**DATA LINES**
----
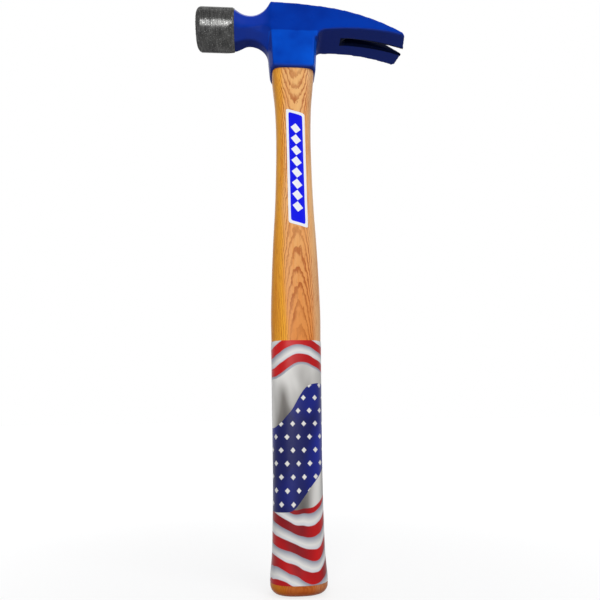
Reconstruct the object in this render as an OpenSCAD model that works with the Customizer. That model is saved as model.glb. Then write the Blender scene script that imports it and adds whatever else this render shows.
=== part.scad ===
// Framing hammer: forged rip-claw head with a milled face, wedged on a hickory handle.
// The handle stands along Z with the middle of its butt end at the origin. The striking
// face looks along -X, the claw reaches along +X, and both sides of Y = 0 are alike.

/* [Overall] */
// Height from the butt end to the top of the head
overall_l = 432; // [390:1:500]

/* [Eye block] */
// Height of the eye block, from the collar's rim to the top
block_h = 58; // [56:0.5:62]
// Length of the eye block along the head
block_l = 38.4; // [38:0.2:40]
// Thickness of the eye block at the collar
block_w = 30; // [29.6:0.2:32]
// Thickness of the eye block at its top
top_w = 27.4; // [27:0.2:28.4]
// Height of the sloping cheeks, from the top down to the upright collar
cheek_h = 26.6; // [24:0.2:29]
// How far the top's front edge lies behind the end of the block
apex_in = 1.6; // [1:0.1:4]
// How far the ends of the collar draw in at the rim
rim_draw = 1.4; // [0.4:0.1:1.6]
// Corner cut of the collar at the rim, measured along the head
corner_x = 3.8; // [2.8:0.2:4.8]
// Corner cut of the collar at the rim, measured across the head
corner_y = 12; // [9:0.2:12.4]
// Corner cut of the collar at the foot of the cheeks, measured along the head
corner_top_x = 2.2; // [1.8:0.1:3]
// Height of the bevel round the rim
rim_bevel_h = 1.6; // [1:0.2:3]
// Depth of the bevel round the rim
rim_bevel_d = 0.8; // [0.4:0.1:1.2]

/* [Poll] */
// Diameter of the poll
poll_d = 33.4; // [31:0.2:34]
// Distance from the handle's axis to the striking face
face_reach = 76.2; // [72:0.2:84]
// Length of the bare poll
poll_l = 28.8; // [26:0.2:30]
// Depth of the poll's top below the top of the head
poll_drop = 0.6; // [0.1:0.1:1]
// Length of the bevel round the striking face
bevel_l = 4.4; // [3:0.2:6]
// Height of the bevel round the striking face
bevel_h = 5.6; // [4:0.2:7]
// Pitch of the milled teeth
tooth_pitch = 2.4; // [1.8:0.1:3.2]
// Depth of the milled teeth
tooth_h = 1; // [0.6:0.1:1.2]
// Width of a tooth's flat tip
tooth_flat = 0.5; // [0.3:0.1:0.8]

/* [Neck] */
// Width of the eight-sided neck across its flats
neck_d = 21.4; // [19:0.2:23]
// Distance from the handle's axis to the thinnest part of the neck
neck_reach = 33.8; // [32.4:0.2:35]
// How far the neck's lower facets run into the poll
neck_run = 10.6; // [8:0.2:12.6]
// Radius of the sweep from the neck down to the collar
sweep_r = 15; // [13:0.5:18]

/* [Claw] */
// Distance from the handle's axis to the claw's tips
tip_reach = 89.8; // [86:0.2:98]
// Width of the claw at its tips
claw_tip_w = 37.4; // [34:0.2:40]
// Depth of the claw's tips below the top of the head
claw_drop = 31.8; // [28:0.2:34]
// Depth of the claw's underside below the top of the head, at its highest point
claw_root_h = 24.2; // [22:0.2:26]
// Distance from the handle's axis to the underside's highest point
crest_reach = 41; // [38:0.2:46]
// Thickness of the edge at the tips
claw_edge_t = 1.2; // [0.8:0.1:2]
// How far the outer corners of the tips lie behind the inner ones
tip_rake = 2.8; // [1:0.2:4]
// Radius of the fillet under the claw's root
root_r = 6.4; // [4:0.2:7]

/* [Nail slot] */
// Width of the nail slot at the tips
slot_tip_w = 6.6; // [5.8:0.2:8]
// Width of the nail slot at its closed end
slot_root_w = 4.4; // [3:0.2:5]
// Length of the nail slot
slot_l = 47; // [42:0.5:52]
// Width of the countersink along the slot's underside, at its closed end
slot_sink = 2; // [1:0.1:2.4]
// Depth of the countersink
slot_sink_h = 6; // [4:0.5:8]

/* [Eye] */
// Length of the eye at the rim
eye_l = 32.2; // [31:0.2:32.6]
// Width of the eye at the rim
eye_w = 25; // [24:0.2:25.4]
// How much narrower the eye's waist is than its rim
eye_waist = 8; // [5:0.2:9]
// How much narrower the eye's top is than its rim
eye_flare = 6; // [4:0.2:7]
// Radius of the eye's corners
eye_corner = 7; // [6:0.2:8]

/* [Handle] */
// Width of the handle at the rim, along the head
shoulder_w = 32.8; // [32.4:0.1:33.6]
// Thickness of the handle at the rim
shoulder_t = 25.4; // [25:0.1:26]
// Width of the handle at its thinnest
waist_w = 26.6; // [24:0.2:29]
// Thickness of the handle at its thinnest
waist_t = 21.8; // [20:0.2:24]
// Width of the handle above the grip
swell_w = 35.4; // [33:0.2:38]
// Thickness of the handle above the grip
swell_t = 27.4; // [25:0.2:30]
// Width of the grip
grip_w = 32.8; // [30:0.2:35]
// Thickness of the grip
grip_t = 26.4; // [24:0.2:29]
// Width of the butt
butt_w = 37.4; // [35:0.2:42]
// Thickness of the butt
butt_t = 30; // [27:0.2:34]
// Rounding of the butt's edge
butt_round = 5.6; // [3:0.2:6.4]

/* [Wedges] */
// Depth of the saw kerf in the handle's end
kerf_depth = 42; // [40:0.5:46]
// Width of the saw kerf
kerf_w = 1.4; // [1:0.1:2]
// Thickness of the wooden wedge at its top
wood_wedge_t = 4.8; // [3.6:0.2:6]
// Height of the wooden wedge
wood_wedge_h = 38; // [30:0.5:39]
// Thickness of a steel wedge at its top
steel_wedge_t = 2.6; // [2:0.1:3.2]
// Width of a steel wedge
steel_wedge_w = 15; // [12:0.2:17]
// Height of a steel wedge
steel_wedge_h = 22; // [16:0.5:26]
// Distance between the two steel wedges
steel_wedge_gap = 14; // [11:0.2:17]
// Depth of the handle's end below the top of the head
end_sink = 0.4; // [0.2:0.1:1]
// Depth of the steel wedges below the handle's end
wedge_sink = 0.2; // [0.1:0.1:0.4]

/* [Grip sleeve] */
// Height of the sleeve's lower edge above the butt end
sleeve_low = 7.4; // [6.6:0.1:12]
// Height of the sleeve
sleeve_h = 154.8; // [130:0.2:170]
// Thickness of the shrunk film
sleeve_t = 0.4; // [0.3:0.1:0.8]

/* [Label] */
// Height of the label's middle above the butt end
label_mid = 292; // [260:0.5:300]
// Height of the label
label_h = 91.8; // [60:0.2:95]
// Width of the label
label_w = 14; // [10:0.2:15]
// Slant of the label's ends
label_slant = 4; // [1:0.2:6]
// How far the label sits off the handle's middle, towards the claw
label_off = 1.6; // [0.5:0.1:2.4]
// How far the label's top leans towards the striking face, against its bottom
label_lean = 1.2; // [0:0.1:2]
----
**PROBLEM**
Extract the lines above, from the first one through the one containing "overall_l = 432; // [390:1:500]", and return only those, unchanged.

**TASK RESPONSE**
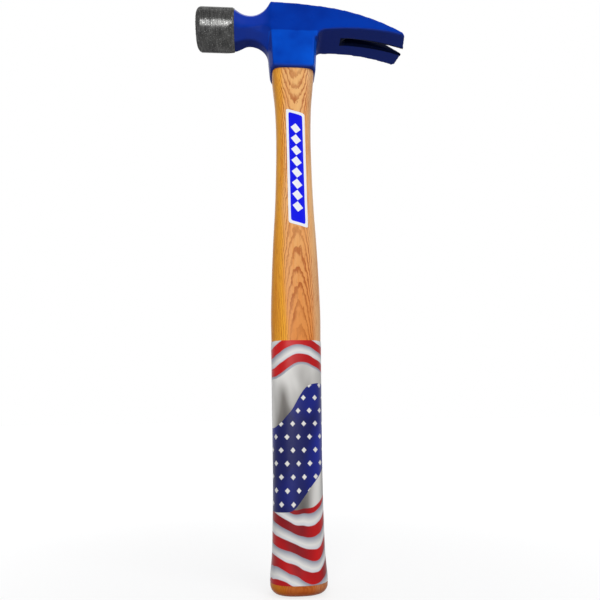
Reconstruct the object in this render as an OpenSCAD model that works with the Customizer. That model is saved as model.glb. Then write the Blender scene script that imports it and adds whatever else this render shows.
=== part.scad ===
// Framing hammer: forged rip-claw head with a milled face, wedged on a hickory handle.
// The handle stands along Z with the middle of its butt end at the origin. The striking
// face looks along -X, the claw reaches along +X, and both sides of Y = 0 are alike.

/* [Overall] */
// Height from the butt end to the top of the head
overall_l = 432; // [390:1:500]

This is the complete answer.